Se crea, pues, una tóxica relación de amor/odio entre el aficionado al teatro y el mismo. Algunos sucumbimos, y pasamos de aficionados a apasionados, e incluso nos lanzamos a vivir de (para) ello; o, al menos, a intentarlo. Pero esto de la precariedad, la incertidumbre, la inseguridad… Pues oye, no gusta a nadie. O casi nadie, que para gustos los colores. Me gustaría vivir en el s. XIX, en el París de la bohemia, y ser capaz de declarar decididamente que el arte está por encima de todo, de mi vida y de cualquier cosa… No ha sido así. Por tanto, desde la España del s. XXI, lo que digo es otra cosa ciertamente diferente.
Soy actor, graduado en Arte Dramático por la Escuela Superior de Arte Dramático de Sevilla, tengo un máster en Teatro y Artes Escénicas por la Complutense, al parecer también escribo… Y, actualmente, termino Geografía e Historia por la UNED y estoy doctorándome en Estudios Teatrales también por la Complutense. Pero, la verdad tras mi aparente obsesión por conseguir títulos, es que pongo cafés y limpio platos, porque toda esta retahíla de documentos importa realmente poco en estos tiempos aciagos. Al fin y al cabo, unos papeles no pueden determinar que seas válido o no para crear arte, ¿verdad?
«Un pueblo que no ayuda y no fomenta su teatro, es un pueblo que, si no está muerto, está moribundo», dijo el poeta. Nunca me figuré citando a Lorca, pero la vida a veces te lleva por caminos inesperados, y hasta aquí me ha dirigido ahora. Nosotros, los que nos dedicamos a esto, tenemos que empeñarnos como si no hubiera un mañana en colocar al teatro en un lugar alejado de su actual posición, que, muchas más veces de las que desearíamos, se mueve entre lo vacuo y lo inservible. Yo deseo un teatro patrio que mueva a la sociedad, aportándole. Esa es la palabra: aportar. Detesto los «teatrillos» densos y aburridos con los que se tortura a los escolares, no hacen más que vetar a los futuros espectadores; así como detesto el 21% de IVA y el resto de afrentas a la cultura que ni siquiera hace falta mencionar.

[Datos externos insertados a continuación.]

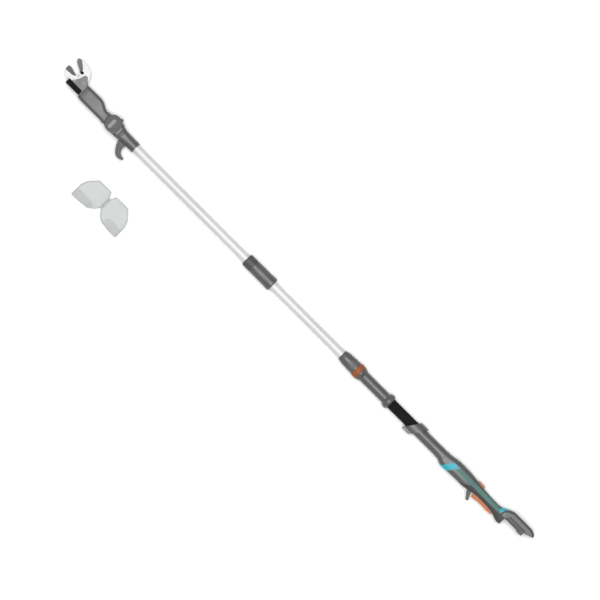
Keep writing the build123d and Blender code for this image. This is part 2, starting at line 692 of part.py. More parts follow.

Así pues, aplaudo iniciativas como esta, el Certamen de Letras Hispánicas. Brindo porque siga sucediendo cada año y se den voz a nuevos autores, que los necesitamos. Agradezco fervorosamente al CICUS que lo hagan posible, pues, haciéndolo, aportan su tan incalculable granito de arena para que el teatro, que como decía siempre ha estado en coma, no expire definitivamente. Ojalá todos los granitos formen algún día una marea imposible de parar».
Esto fue, al menos en parte, lo que no dije. Salvé a los asistentes a la entrega de tamaño tocho y lo reproduzco ahora. Para inri de mi persona, los medios que se hicieron eco transcribieron mal mi apellido, ahora soy «Bullón» en vez de Butrón. En fin, nunca se puede tener todo.